### What the task requires
Return the listing below word for word.

### Data excerpt
^^^^^^^^

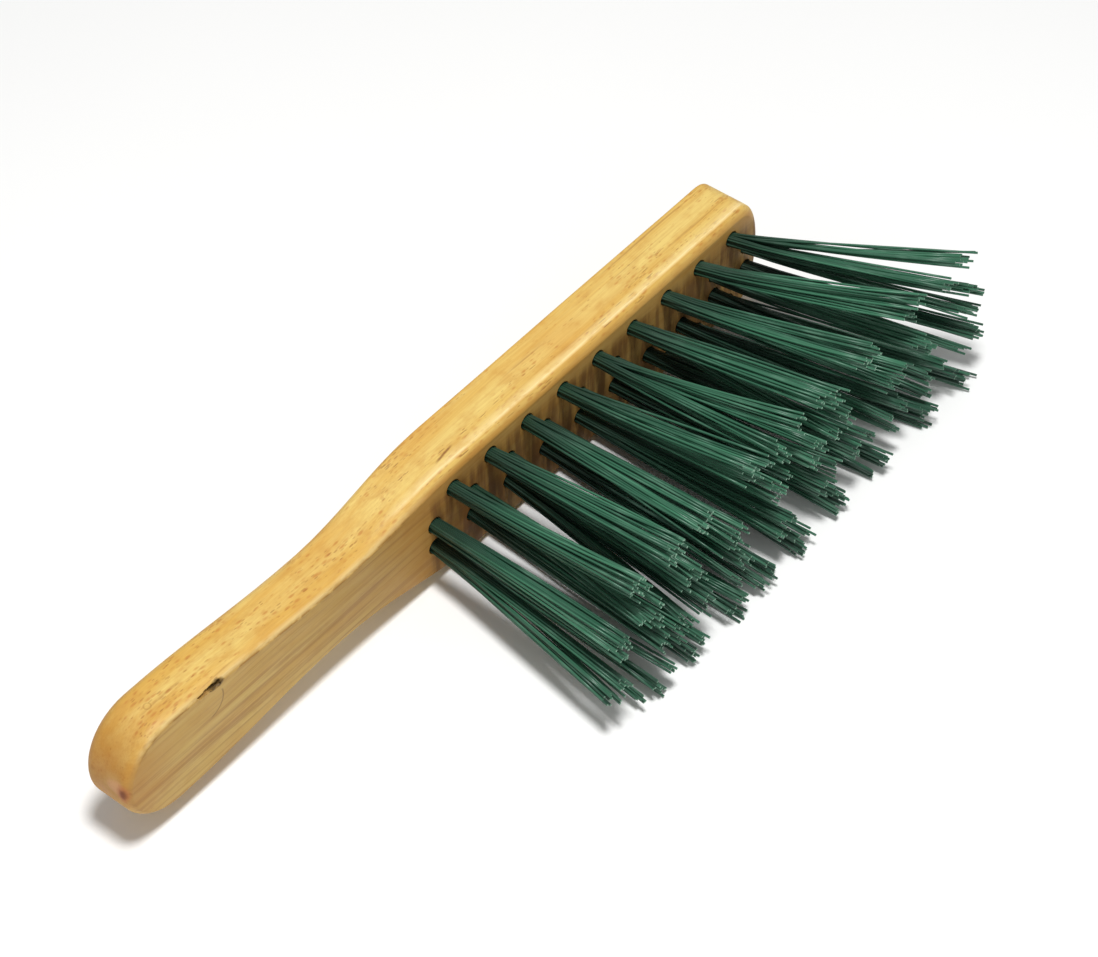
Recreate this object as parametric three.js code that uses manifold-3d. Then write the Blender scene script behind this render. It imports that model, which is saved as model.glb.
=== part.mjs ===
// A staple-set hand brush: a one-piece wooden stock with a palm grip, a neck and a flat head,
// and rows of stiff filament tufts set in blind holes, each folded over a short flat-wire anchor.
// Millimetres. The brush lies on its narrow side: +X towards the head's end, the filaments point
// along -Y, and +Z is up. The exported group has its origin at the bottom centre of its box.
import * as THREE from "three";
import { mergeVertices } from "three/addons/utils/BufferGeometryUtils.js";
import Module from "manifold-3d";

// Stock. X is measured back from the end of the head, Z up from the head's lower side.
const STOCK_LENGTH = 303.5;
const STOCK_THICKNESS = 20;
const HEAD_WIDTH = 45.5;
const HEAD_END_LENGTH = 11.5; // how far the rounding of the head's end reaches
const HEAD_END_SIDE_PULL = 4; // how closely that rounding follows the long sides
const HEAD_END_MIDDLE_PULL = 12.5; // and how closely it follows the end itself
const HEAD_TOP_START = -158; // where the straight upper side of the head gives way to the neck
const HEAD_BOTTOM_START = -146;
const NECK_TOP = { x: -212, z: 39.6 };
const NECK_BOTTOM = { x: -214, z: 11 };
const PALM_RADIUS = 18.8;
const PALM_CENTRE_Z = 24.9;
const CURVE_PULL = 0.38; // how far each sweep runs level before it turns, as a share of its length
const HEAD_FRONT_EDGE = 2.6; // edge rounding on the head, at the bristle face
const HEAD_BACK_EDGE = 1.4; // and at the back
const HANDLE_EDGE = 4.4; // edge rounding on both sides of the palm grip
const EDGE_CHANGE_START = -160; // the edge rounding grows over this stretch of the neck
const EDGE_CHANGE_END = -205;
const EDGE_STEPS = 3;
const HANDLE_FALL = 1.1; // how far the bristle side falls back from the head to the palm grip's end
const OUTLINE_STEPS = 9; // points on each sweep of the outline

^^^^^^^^

### Reply
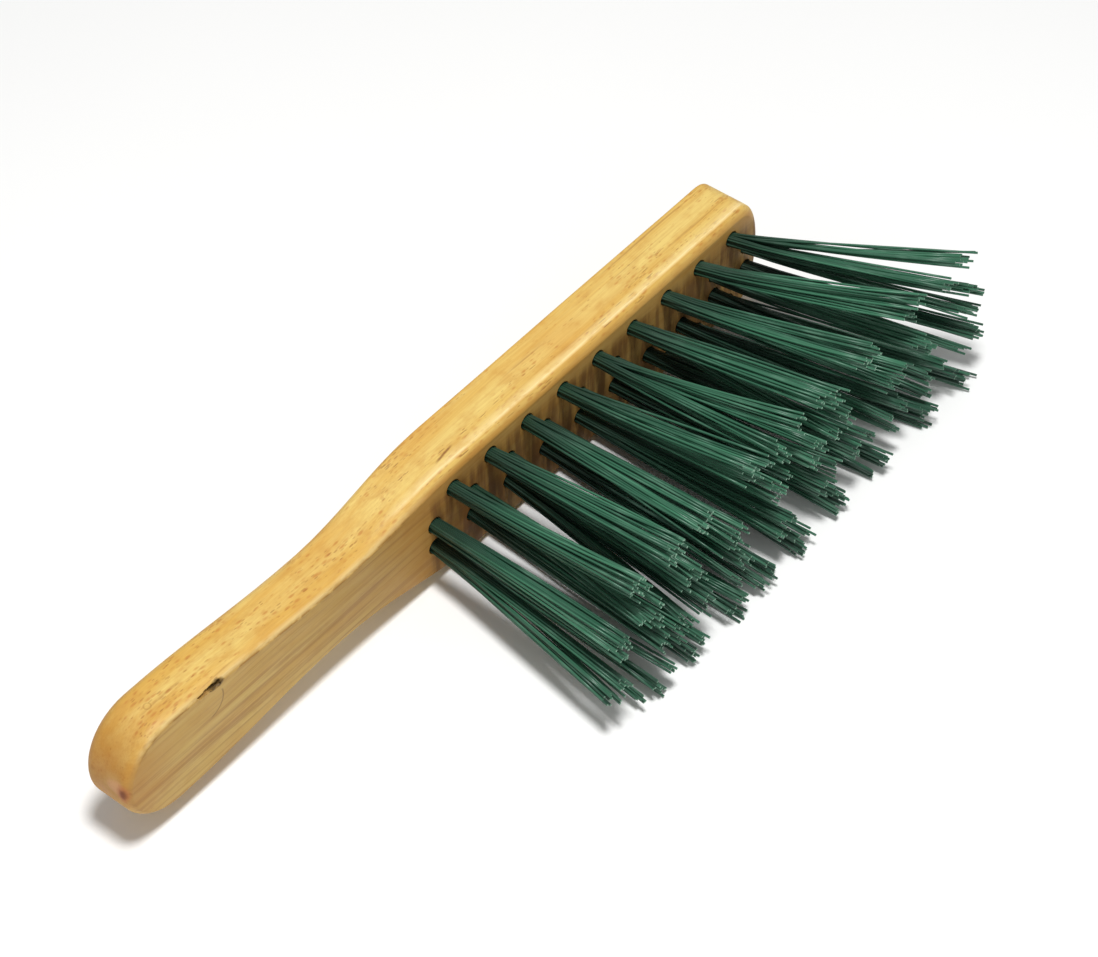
Recreate this object as parametric three.js code that uses manifold-3d. Then write the Blender scene script behind this render. It imports that model, which is saved as model.glb.
=== part.mjs ===
// A staple-set hand brush: a one-piece wooden stock with a palm grip, a neck and a flat head,
// and rows of stiff filament tufts set in blind holes, each folded over a short flat-wire anchor.
// Millimetres. The brush lies on its narrow side: +X towards the head's end, the filaments point
// along -Y, and +Z is up. The exported group has its origin at the bottom centre of its box.
import * as THREE from "three";
import { mergeVertices } from "three/addons/utils/BufferGeometryUtils.js";
import Module from "manifold-3d";

// Stock. X is measured back from the end of the head, Z up from the head's lower side.
const STOCK_LENGTH = 303.5;
const STOCK_THICKNESS = 20;
const HEAD_WIDTH = 45.5;
const HEAD_END_LENGTH = 11.5; // how far the rounding of the head's end reaches
const HEAD_END_SIDE_PULL = 4; // how closely that rounding follows the long sides
const HEAD_END_MIDDLE_PULL = 12.5; // and how closely it follows the end itself
const HEAD_TOP_START = -158; // where the straight upper side of the head gives way to the neck
const HEAD_BOTTOM_START = -146;
const NECK_TOP = { x: -212, z: 39.6 };
const NECK_BOTTOM = { x: -214, z: 11 };
const PALM_RADIUS = 18.8;
const PALM_CENTRE_Z = 24.9;
const CURVE_PULL = 0.38; // how far each sweep runs level before it turns, as a share of its length
const HEAD_FRONT_EDGE = 2.6; // edge rounding on the head, at the bristle face
const HEAD_BACK_EDGE = 1.4; // and at the back
const HANDLE_EDGE = 4.4; // edge rounding on both sides of the palm grip
const EDGE_CHANGE_START = -160; // the edge rounding grows over this stretch of the neck
const EDGE_CHANGE_END = -205;
const EDGE_STEPS = 3;
const HANDLE_FALL = 1.1; // how far the bristle side falls back from the head to the palm grip's end
const OUTLINE_STEPS = 9; // points on each sweep of the outline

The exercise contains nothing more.